Are we having fun yet?

Five words, one massive hook, one mega hit and myriad meanings. The problem with fun, you see, is that everyone has a different idea of what the word means. And the way the more snooty rock press and critics carry on you’d think that Nickelback had done something rather more terrible than write a bunch of songs that people like.

I look around the arena when “Photograph” is being played tonight, and everywhere there are fans, young, old, men, women and all kinds of ethnicities singing every word. This is how you sell 50 million records. You can market it in whatever way you want, but when it comes down to it to sell that many records you have to connect.

 

And there’s no doubt that they know how to do that and there’s no doubt that Chad Kroeger could, if he so desired, take at least half the women in the Genting Arena home with him tonight. Hey, hey, he’s a Rockstar, you might say, in a world that has very few.

Then there’s that moment in every Nickelback gig. The bit where, when you see them for the first time, you go: “Christ, they’re heavier than I thought they’d be” (it happened to me when they opened for Jovi in 2006 and no doubt did to others here).

The set is initially mostly the same as the last time they were here: “Feed The Machine”. “Woke Up This Morning” and “Far Away” all join the aforementioned “Photograph”, while evidence that they do things in their own sweet way is clear when Kroeger sagely notes that: Adele doesn’t have songs with the hook line “you look better with something in your mouth”.

They make good on their promise to play something from all their periods with “Leader Of Men” before the kids who come up on stage to be a “Rockstar”look various stages of petrified throughout.

The point the frontman makes that: “its hard up here, man” isn’t – perhaps – directed at the youngsters themselves, but the naysayers online with no talent and plenty of bitterness. And at the risk of sounding like one, there are times when you wish they’d cut back on the between song stuff and just play. Too many times, for my money anyway, there’s too much chat and extraneous stuff. Bluntly, I came to watch superb songs, not the tour manager bringing out Jagerbombs.

And Nickelback have enough of those songs to actually disappear off the grid and rip up the setlist (although given that everything was ready with backdrops and so on it might not have been all that spontaneous). Nevertheless, “She Keeps Me Up” sees funky stuff strutted with aplomb, “Hero” is huge (but then all Nickelback songs sound huge….) and “Side Of A Bullet” – surely the heaviest thing they have and delivered with the most passion – all appear before “Animals” and the soaring“How You Remind Me”.

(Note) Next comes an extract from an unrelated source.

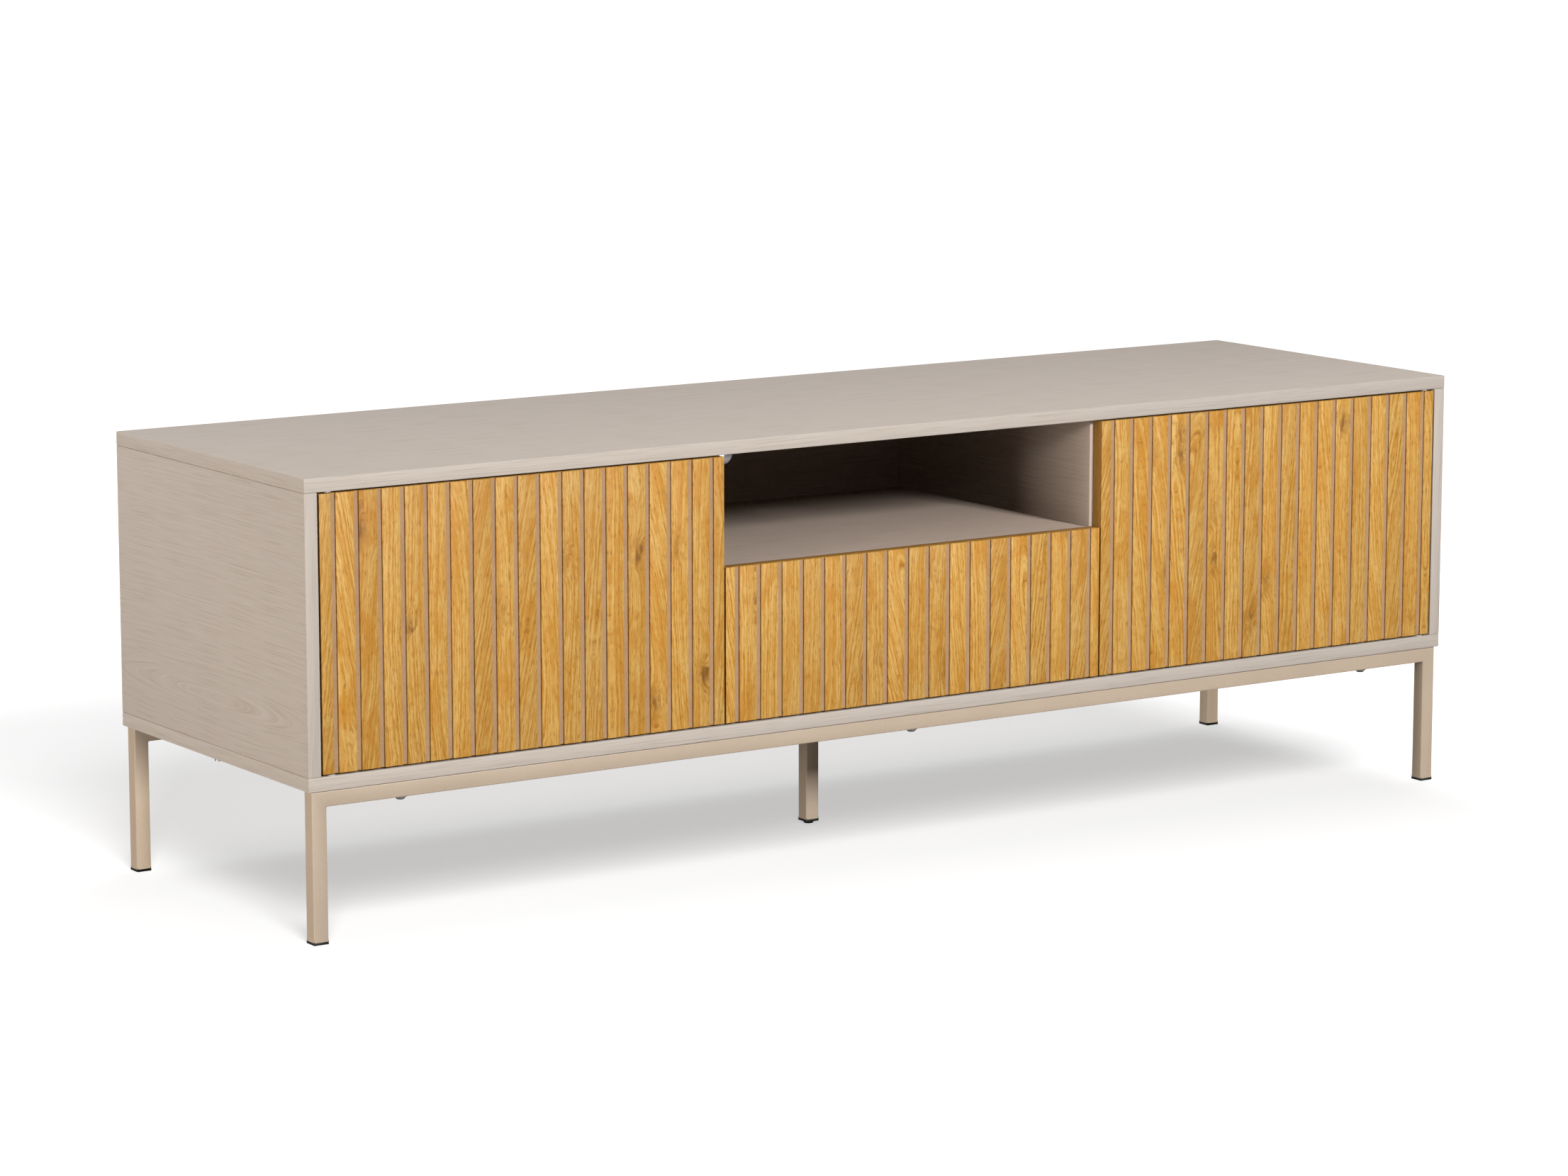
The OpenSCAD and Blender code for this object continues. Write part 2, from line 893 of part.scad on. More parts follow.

Trying to bring some truth into the false world of rock is hard, but they send up the notion of encores, before doing one – as if to exemplify the ludicrous nature of what they do. The two they choose, “Gotta Be Somebody” and the thumping “Burn It To The Ground” are slick, bombastic, but very well done – which equally is the show in microcosm.

Ultimately whether you like the length of the show or not or feel it might have been better maybe a touch shorter, or whether you like the talking or not – and there is a school of thought, as a mate who was there text me “at least they engages with the crowd” – there can be no denying that Nickelback are superb at nearly all of what they do.

And here’s the final thing to ponder: On pronouncing the name of Birmingham correctly, Chad Kroeger matter of factly says this “well, if I am gonna stand up in front of 10,000 people every night then the least I can do is say the name of the damn city right.

It’s called respect for the audience. Nickelback have it and – although there were aspects of this I could most certainly have done without – they absolutely deserve it in return. Do they care if they get it from the wider world? At this point, I really don’t think they do. They’re just having fun.